Even if Israel seizes 100 more ships on their way to Gaza, even if Israel sends in troops to occupy the Gaza Strip 100 more times, no matter how often Israel deploys its military, police and covert power, force cannot solve the problem that we are not alone in this land, and the Palestinians are not alone in this land. We are not alone in Jerusalem and the Palestinians are not alone in Jerusalem. Until Israelis and Palestinians recognize the logical consequences of this simple fact, we will all live in a permanent state of siege — Gaza under an Israeli siege, Israel under an international and Arab siege.

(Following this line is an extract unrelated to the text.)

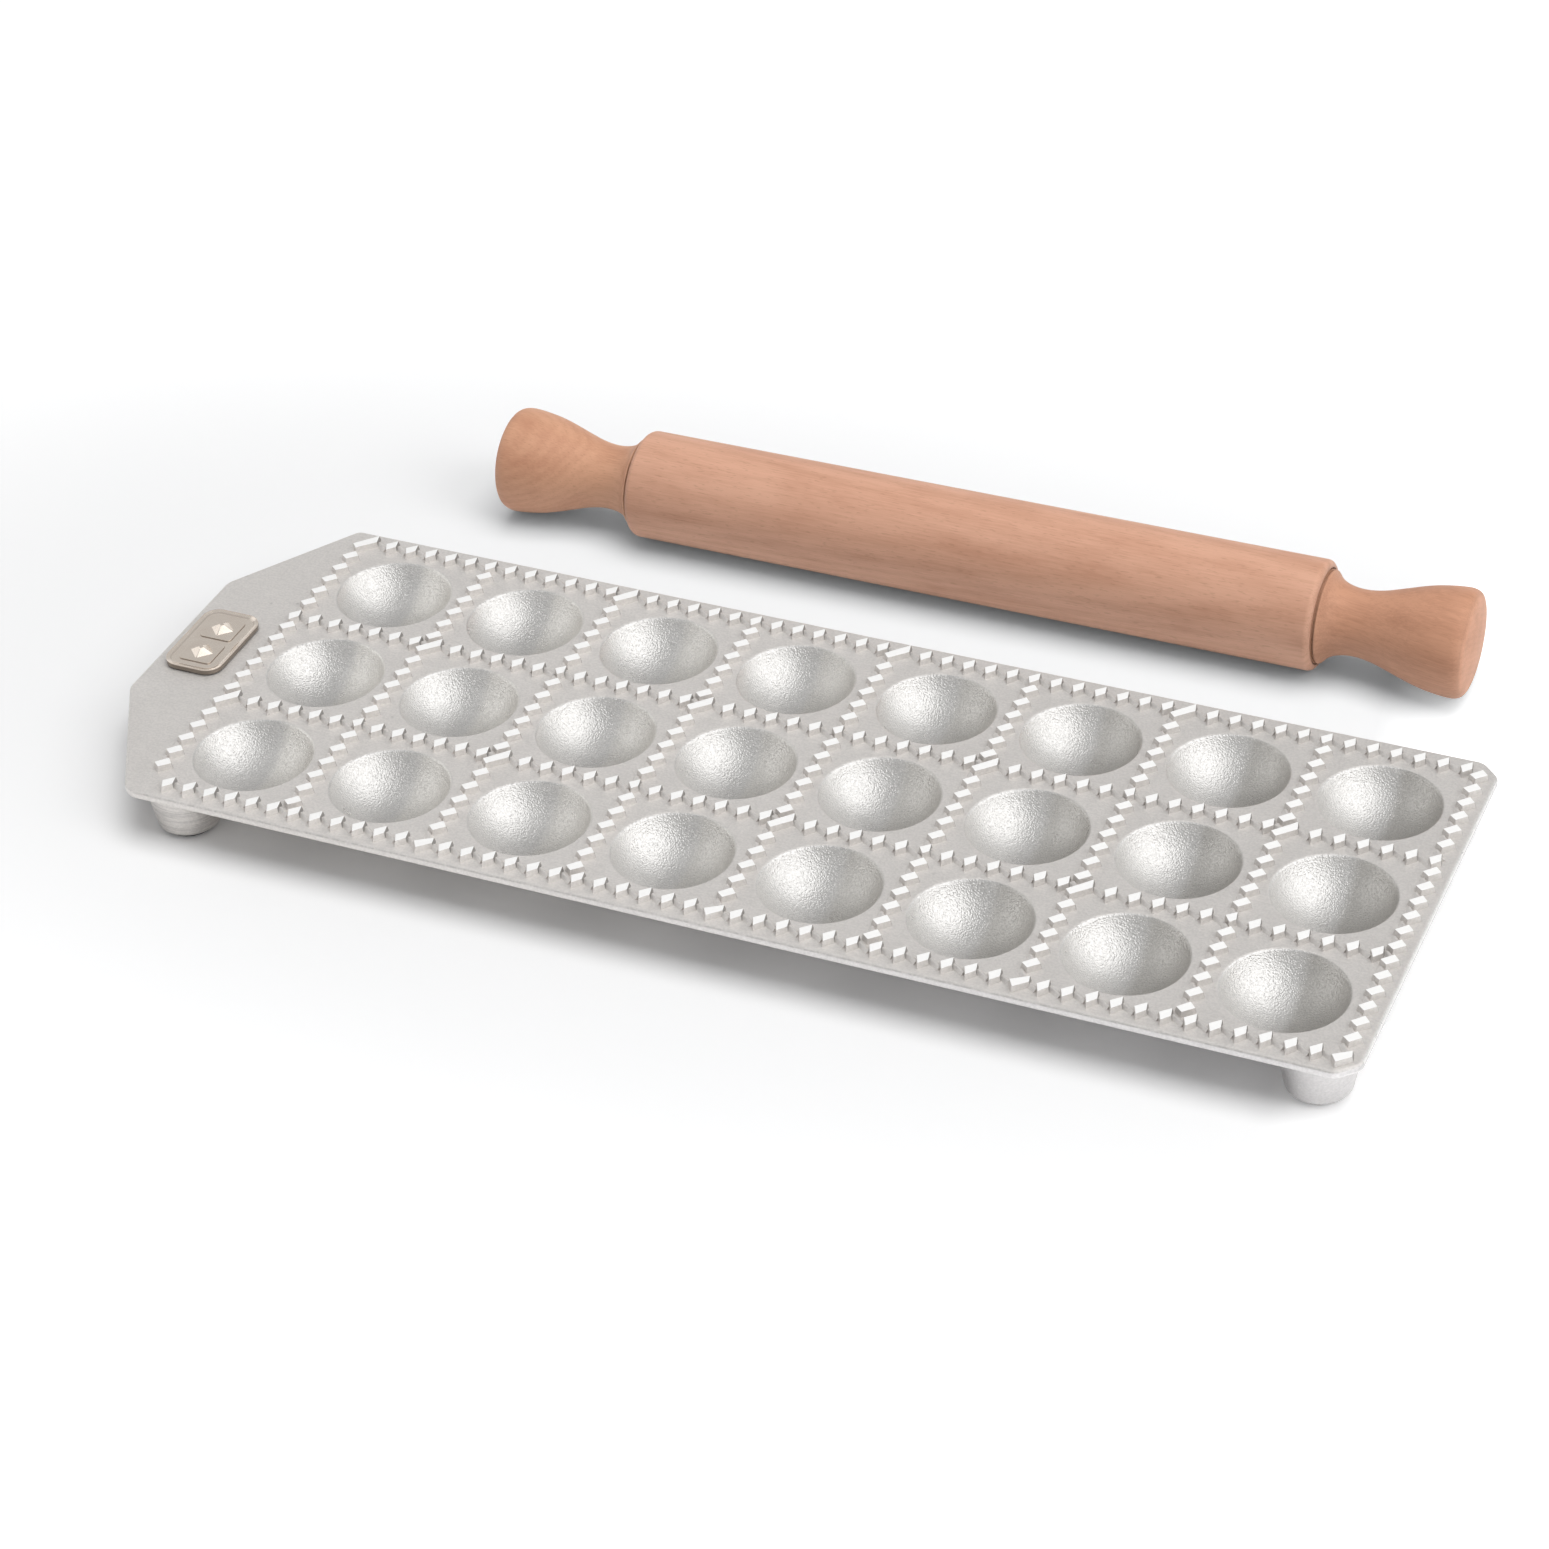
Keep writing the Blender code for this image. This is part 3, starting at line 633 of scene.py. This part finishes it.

I do not discount the importance of force. Woe to the country that discounts the efficacy of force. Without it Israel would not be able to survive a single day. But we cannot allow ourselves to forget for even a moment that force is effective only as a preventative — to prevent the destruction and conquest of Israel, to protect our lives and freedom. Every attempt to use force not as a preventive measure, not in self-defense, but instead as a means of smashing problems and squashing ideas, will lead to more disasters, just like the one we brought on ourselves in international waters, opposite Gaza’s shores.